» **Given data**:
##########
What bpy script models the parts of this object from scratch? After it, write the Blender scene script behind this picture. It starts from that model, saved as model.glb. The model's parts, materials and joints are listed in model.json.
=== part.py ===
##########
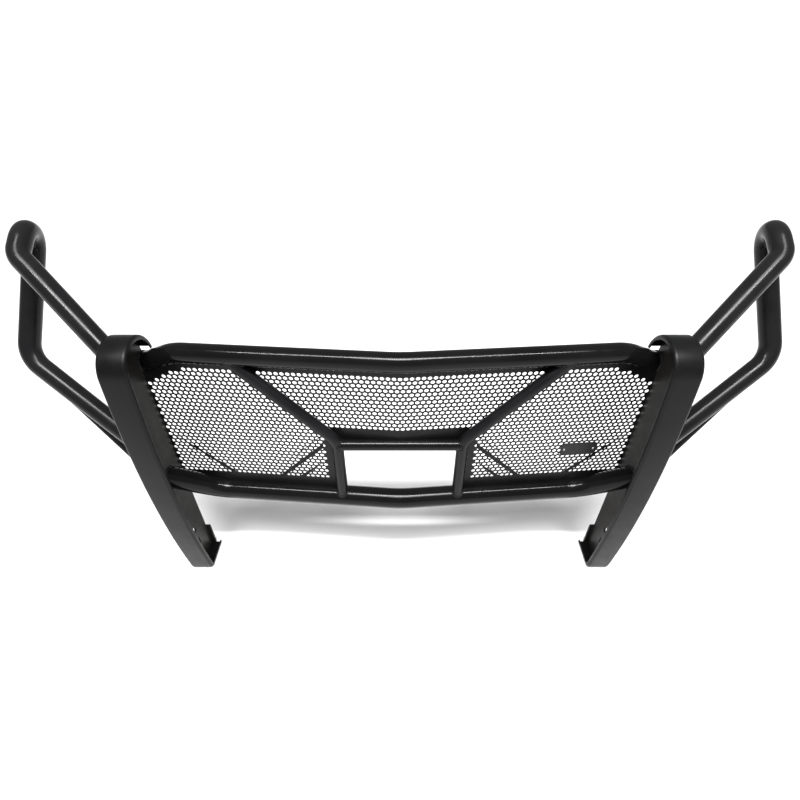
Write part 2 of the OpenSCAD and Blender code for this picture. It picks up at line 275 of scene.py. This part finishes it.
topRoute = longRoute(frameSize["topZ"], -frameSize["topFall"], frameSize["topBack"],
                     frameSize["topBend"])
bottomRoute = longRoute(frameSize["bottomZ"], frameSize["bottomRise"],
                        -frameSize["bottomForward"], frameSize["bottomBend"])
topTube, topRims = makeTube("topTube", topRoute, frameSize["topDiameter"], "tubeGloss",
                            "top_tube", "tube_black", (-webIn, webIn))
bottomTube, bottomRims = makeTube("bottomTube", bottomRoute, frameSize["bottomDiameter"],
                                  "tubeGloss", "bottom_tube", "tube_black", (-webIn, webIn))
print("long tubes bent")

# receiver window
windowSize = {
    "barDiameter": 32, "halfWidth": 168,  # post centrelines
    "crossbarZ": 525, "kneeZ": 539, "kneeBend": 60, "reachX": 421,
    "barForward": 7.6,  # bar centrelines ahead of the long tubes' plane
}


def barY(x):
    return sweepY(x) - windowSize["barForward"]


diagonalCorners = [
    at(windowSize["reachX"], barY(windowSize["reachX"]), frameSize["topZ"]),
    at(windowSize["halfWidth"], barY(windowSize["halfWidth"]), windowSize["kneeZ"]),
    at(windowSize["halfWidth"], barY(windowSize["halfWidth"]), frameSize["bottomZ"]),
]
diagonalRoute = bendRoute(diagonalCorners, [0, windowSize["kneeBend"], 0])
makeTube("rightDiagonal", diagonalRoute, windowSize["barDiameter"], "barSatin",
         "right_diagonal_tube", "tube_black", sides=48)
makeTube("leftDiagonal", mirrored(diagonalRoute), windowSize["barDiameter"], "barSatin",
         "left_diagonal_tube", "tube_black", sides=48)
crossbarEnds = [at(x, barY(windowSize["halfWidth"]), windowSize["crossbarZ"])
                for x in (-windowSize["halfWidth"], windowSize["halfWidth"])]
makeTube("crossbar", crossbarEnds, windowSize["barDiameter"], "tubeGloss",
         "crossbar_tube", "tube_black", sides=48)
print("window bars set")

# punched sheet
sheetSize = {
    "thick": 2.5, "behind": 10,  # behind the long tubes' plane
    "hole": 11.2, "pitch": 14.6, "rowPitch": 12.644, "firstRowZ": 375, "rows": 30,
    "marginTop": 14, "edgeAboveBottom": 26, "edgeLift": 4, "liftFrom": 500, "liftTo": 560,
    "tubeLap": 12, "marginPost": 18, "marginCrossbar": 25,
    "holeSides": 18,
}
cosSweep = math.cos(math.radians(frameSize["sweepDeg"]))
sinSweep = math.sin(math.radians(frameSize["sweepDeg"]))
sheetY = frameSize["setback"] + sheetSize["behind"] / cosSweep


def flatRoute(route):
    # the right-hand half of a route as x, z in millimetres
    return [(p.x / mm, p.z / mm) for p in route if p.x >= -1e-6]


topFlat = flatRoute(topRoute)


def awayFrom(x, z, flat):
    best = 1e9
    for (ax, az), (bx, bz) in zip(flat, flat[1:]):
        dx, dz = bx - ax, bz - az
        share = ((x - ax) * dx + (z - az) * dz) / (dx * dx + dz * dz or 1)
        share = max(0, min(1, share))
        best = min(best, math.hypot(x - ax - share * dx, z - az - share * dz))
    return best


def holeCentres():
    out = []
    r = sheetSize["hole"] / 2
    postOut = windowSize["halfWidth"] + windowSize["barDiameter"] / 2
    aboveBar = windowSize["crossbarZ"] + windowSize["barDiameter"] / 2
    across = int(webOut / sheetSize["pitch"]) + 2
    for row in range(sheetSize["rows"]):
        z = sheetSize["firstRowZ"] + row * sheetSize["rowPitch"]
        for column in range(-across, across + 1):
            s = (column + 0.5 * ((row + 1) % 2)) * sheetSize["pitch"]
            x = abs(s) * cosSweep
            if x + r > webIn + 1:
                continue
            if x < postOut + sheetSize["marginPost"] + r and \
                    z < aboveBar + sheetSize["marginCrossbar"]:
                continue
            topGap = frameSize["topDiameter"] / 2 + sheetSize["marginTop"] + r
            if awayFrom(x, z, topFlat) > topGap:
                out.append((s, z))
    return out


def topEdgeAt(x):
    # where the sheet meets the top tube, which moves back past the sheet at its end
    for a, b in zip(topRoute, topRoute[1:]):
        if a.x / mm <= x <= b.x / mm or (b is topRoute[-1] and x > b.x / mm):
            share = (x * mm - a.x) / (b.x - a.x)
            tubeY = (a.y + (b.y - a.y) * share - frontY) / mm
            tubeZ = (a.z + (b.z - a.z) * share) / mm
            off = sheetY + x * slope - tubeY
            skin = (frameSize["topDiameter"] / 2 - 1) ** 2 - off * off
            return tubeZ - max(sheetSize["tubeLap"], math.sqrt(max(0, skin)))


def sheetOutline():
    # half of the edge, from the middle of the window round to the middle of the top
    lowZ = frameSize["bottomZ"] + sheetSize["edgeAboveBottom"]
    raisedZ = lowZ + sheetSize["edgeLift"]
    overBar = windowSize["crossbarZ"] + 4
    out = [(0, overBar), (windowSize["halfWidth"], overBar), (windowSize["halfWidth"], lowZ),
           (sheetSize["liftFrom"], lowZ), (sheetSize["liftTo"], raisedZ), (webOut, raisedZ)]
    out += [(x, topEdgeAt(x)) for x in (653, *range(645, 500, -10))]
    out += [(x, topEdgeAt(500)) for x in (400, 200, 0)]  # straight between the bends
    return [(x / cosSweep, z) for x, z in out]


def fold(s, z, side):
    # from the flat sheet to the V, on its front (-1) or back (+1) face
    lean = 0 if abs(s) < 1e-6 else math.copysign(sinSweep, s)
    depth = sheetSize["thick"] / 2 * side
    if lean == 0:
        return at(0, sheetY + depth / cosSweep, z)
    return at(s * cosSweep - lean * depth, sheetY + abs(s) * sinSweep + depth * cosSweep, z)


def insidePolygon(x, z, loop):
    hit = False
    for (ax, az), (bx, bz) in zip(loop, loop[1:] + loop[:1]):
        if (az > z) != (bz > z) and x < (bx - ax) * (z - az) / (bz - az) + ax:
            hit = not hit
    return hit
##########
» **Goal**: Return all lines containing "behind".

» **Answer to this problem**:
What bpy script models the parts of this object from scratch? After it, write the Blender scene script behind this picture. It starts from that model, saved as model.glb. The model's parts, materials and joints are listed in model.json.
    "thick": 2.5, "behind": 10,  # behind the long tubes' plane
sheetY = frameSize["setback"] + sheetSize["behind"] / cosSweep